Coal-to-gas switching cited for last week's sharp
basis shift
Houston (Platts)--23Nov2009/1142 am EST/1642 GMT
Power generators switching from coal to natural gas may have
contributed to last week's spikes in gas cash prices and the
strengthening of cash basis to the prompt-month NYMEX gas futures
contract, according to traders and analysts -- at least one of whom
expects the switching to continue, although to a lesser degree,
throughout the winter.
The Henry Hub balance-of-the-month swap spread to the December
futures contract on the IntercontinentalExchange jumped 47% on November
17, to minus 81.5 cents/MMBtu from the prior day's trades between minus
$1.33 and minus $1.505/MMBtu.
One Houston-based financial trader said the big move was due to
power generators making the decision to buy balance-of-the-month gas, in
effect "locking in to burning gas over coal" for the remainder of
November.
"I'm getting confirmation that coal-to-gas switching is largely
responsible for bidding it back up aggressively," the trader said.
"Switching economics support buying gas under $4/MMBtu. Anything under
that is hugely attractive."
The balance-of-the-month fixed price swing swap contract on ICE
climbed from a first trade of $3.394/MMBtu on November 17, to peak at
about $3.77/MMBtu midday before retreating back into the $3.60s/MMBtu in
late afternoon.
The spread swap, which the trader explained is essentially a
way to trade Henry Hub cash against the Henry Hub futures, is actively
traded on ICE and can influence cash trading levels or vice versa, he
said.
Indeed, cash markets were marked by unusual volatility in the
earlier part of last week, spiking close to $1/MMBtu in most markets
Tuesday. The gains reversed equally sharp declines two trading days
before that sent most markets below $3/MMBtu.

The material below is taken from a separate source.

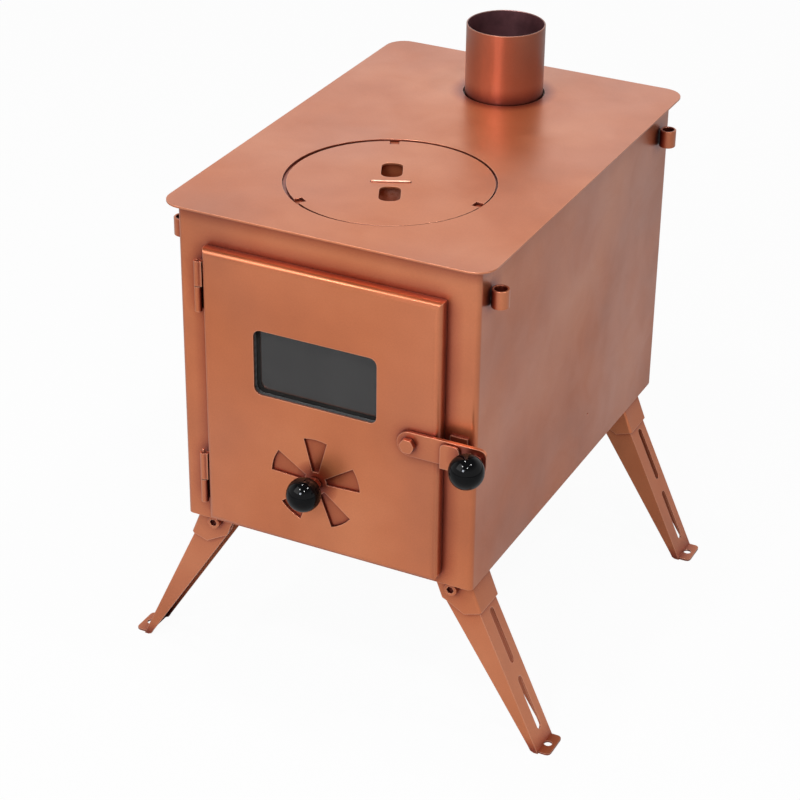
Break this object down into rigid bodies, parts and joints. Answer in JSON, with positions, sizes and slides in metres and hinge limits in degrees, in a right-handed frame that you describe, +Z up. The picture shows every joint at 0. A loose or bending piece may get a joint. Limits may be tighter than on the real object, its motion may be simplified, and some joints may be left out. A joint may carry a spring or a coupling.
{
  "type": "tent wood stove",
  "caption": "Portable folded-steel wood stove with folding legs, a hinged door with window and rotating air vent, a round cooking lid and a flue spigot.",
  "frame": {"origin": "on the ground under the middle of the whole stove, with the door knob and the feet counted", "axes": "+Z up, -Y towards the side with the door, +X to the right when facing the door"},
  "size_m": [0.351, 0.3964, 0.4385],
  "materials": {
    "copper_paint": "satin heat-resistant metallic copper paint",
    "dark_steel": "bare mild steel darkened by heat",
    "zinc": "bright zinc-plated steel",
    "phenolic": "polished black phenolic",
    "ceramic_glass": "clear glass ceramic, dark because the firebox behind it is dark",
    "fibre": "black woven glass-fibre rope and tape"
  },
  "bodies": {
    "firebox": {"body_shell": "copper_paint", "back_panel": "copper_paint", "base_plate": "dark_steel", "top_plate": "copper_paint", "flue_spigot": "copper_paint", "lid_seat_ring": "copper_paint", "socket_front_left": "copper_paint", "socket_rear_left": "copper_paint", "socket_front_right": "copper_paint", "socket_rear_right": "copper_paint", "leg_bracket_front_left": "copper_paint", "leg_bolt_front_left": "copper_paint", "leg_nut_front_left": "zinc", "leg_bracket_rear_left": "copper_paint", "leg_bolt_rear_left": "copper_paint", "leg_nut_rear_left": "zinc", "leg_bracket_front_right": "copper_paint", "leg_bolt_front_right": "copper_paint", "leg_nut_front_right": "zinc", "leg_bracket_rear_right": "copper_paint", "leg_bolt_rear_right": "copper_paint", "leg_nut_rear_right": "zinc", "latch_keeper": "copper_paint", "hinge_body_knuckle_upper": "copper_paint", "hinge_pin_upper": "copper_paint", "hinge_body_knuckle_lower": "copper_paint", "hinge_pin_lower": "copper_paint", "fire_grate": "dark_steel", "baffle_plate": "dark_steel"},
    "lid": {"cooking_lid": "copper_paint", "lid_cup": "copper_paint", "lid_lifting_bar": "copper_paint"},
    "door": {"door_pan": "copper_paint", "glass_gasket": "fibre", "window_glass": "ceramic_glass", "glass_retainer": "dark_steel", "glass_nut_1": "zinc", "glass_nut_2": "zinc", "glass_nut_3": "zinc", "glass_nut_4": "zinc", "door_seal": "fibre", "latch_pivot_bolt": "copper_paint", "latch_pivot_nut": "zinc", "hinge_door_knuckle_upper": "copper_paint", "hinge_door_knuckle_lower": "copper_paint"},
    "latch": {"latch_arm": "copper_paint", "latch_stud": "zinc", "latch_knob": "phenolic", "latch_nut": "copper_paint"},
    "vent": {"vent_disc": "copper_paint", "vent_stem": "zinc", "vent_knob": "phenolic", "vent_outer_nut": "copper_paint", "vent_inner_nut": "zinc"},
    "front_left_leg": {"leg_front_left": "copper_paint"},
    "rear_left_leg": {"leg_rear_left": "copper_paint"},
    "front_right_leg": {"leg_front_right": "copper_paint"},
    "rear_right_leg": {"leg_rear_right": "copper_paint"}
  },
  "joints": [
    {"name": "door_hinge", "type": "hinge", "parent": "firebox", "child": "door", "pos_m": [-0.0966, -0.16325, 0.2475], "axis": [0, 0, -1], "range_deg": [0, 150]},
    {"name": "latch_pivot", "type": "hinge", "parent": "door", "child": "latch", "pos_m": [0.0715, -0.16905, 0.2466], "axis": [0, -1, 0], "range_deg": [0, 75]},
    {"name": "vent_spin", "type": "hinge", "parent": "door", "child": "vent", "pos_m": [-0.0028, -0.16725, 0.1932], "axis": [0, -1, 0], "range_deg": [0, 36]},
    {"name": "lid_lift", "type": "slide", "parent": "firebox", "child": "lid", "axis": [0, 0, 1], "range_m": [0, 0.06]},
    {"name": "front_left_leg_fold", "type": "hinge", "parent": "firebox", "child": "front_left_leg", "pos_m": [-0.097, -0.1323, 0.125], "axis": [0, -1, 0], "range_deg": [0, 120]},
    {"name": "rear_left_leg_fold", "type": "hinge", "parent": "firebox", "child": "rear_left_leg", "pos_m": [-0.097, 0.1582, 0.125], "axis": [0, -1, 0], "range_deg": [0, 120]},
    {"name": "front_right_leg_fold", "type": "hinge", "parent": "firebox", "child": "front_right_leg", "pos_m": [0.097, -0.1323, 0.125], "axis": [0, 1, 0], "range_deg": [0, 90]},
    {"name": "rear_right_leg_fold", "type": "hinge", "parent": "firebox", "child": "rear_right_leg", "pos_m": [0.097, 0.1582, 0.125], "axis": [0, 1, 0], "range_deg": [0, 90]}
  ]
}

"Cash went up because of what happened with the swing swap,"
the trader said. "It's a signal that somebody was locking in and they're
going to be using physical molecule to displace coal generation."

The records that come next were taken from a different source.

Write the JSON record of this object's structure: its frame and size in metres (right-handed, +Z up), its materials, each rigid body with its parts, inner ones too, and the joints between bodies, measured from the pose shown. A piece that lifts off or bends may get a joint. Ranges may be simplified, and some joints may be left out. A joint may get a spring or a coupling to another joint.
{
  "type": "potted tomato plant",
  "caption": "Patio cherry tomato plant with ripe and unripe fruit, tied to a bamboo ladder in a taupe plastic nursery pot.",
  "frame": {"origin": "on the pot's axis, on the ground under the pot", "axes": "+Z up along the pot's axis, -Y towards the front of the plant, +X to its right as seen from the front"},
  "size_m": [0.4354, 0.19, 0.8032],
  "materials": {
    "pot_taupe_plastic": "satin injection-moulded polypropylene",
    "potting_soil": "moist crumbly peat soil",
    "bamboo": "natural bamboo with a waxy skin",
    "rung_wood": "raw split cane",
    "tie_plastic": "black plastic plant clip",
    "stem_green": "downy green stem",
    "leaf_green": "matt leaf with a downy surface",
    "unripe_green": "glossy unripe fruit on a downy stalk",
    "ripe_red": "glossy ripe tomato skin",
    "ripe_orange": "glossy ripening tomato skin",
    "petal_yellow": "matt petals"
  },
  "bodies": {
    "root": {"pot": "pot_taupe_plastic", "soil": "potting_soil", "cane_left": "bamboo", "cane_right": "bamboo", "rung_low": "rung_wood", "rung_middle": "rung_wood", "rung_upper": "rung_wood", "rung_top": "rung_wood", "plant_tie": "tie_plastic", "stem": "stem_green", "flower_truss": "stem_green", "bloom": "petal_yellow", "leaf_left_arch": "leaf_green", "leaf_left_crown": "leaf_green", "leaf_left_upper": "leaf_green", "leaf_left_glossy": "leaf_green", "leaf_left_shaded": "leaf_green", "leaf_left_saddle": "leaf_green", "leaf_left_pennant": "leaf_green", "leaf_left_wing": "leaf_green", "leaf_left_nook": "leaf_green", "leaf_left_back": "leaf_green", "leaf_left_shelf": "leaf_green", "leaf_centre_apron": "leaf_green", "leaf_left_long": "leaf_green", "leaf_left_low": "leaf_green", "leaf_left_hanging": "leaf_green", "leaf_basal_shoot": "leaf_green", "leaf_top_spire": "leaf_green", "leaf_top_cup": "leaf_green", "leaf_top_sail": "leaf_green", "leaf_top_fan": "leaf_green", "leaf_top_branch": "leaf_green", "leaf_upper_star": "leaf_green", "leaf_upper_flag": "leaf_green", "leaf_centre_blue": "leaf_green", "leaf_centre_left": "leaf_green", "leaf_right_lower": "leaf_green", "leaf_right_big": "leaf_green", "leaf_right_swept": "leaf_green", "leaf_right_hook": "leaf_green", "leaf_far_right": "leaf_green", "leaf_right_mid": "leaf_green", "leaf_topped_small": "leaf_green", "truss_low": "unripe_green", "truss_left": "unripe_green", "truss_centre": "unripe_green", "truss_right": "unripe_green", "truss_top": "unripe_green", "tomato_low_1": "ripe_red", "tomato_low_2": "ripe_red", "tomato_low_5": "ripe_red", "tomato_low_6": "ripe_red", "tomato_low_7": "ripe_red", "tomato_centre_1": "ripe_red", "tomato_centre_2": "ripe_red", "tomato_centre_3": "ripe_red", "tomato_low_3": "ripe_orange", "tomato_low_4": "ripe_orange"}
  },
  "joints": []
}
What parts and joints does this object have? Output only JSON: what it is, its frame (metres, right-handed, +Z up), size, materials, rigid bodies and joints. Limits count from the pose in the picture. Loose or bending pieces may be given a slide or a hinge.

Credit Suisse Director of Commodities Research Teri Viswanath
agreed that power generators are facing a critical decision at current
prices but disagreed they would necessarily favor gas, given that coal
stocks "are so high that they need to start burning down these
inventories or risk losing some of the heat content in the coal."

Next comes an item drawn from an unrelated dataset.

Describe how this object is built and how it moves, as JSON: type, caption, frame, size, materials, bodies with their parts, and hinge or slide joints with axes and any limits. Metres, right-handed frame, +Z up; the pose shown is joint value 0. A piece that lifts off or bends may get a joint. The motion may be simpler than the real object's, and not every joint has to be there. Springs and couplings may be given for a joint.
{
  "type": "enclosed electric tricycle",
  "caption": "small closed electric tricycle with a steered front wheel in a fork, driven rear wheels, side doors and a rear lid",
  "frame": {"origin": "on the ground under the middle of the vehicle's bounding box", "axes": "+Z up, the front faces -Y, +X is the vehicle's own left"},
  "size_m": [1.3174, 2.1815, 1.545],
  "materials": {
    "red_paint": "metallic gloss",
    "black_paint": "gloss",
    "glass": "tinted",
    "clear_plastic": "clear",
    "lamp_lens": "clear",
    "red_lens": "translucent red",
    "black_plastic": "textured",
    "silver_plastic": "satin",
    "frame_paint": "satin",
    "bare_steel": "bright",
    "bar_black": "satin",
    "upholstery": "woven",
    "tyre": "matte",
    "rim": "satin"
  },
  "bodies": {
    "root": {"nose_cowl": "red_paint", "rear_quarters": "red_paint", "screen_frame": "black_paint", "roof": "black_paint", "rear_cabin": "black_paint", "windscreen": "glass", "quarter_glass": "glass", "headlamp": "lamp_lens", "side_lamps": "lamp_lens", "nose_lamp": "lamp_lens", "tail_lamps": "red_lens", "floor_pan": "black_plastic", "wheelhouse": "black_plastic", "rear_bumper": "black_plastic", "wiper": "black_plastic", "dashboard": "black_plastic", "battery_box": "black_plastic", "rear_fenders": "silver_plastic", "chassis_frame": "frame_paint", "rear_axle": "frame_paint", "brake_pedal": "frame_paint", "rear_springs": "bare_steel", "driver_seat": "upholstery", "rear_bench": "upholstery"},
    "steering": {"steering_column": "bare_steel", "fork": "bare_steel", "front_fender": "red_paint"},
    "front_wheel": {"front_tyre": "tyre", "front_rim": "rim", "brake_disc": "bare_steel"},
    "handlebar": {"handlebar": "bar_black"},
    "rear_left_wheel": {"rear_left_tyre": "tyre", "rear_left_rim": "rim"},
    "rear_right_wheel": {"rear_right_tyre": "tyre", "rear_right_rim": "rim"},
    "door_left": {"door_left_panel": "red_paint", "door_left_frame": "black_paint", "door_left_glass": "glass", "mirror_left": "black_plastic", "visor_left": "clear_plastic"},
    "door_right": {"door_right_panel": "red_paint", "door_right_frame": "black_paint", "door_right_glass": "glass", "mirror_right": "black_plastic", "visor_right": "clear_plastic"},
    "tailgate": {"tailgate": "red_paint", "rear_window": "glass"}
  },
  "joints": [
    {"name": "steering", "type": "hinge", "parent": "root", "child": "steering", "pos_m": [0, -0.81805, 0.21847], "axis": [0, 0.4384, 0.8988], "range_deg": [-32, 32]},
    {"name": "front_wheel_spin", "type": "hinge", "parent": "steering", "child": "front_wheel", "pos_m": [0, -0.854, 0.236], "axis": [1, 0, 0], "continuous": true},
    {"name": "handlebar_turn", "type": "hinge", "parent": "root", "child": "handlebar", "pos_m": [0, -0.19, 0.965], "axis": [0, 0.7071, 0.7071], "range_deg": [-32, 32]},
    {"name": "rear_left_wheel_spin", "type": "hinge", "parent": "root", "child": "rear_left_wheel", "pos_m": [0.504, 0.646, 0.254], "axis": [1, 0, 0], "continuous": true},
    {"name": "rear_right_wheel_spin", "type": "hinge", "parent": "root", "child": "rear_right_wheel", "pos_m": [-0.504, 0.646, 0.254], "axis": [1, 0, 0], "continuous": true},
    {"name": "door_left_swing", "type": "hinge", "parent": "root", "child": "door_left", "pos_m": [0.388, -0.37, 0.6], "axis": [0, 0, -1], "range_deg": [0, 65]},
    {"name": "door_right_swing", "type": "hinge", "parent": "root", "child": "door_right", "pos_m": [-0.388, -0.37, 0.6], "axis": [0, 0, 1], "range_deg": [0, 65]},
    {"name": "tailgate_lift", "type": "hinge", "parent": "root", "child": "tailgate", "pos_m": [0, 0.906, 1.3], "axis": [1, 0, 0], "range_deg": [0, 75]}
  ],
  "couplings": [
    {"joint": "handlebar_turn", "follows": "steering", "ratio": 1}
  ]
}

Others also pointed to the seasonal increase in power demand as
temperatures have fallen, though not yet to typical late-autumn levels.
"While it may well be increased utility demand from
fuel-switching is helping to firm the swap...this also fits within a
larger seasonal context," Citi Futures Perspective analyst Tim Evans
said. "We often see cash natural gas trading at a significant discount
late in the storage injection season when storage is high --- and we're
at a record this year -- but we'll eventually flip to a cash market
premium once we get more cold."
But Bentek Energy analysts said its power-burn model indicates
that gas is continuing to account for a greater-than-expected share of
demand from generators given current temperatures, particularly in the
Southeast.
Bentek estimates the current coal-to-gas switching in the US at
an average 1.3 to 1.6 Bcf/d based on its model, which calculates actual
and expected gas burn for power demand using temperatures and pipeline
flows. The difference between actual and expected, if positive,
indicates "extra" gas burn from fuel-switching, and with nuclear already
accounted for, it effectively indicates a switch from coal-fired
generation.
"It's much more than we expected," Bentek analyst Ben
MacFarlane said. "It's supposed to be mostly a shoulder-season event."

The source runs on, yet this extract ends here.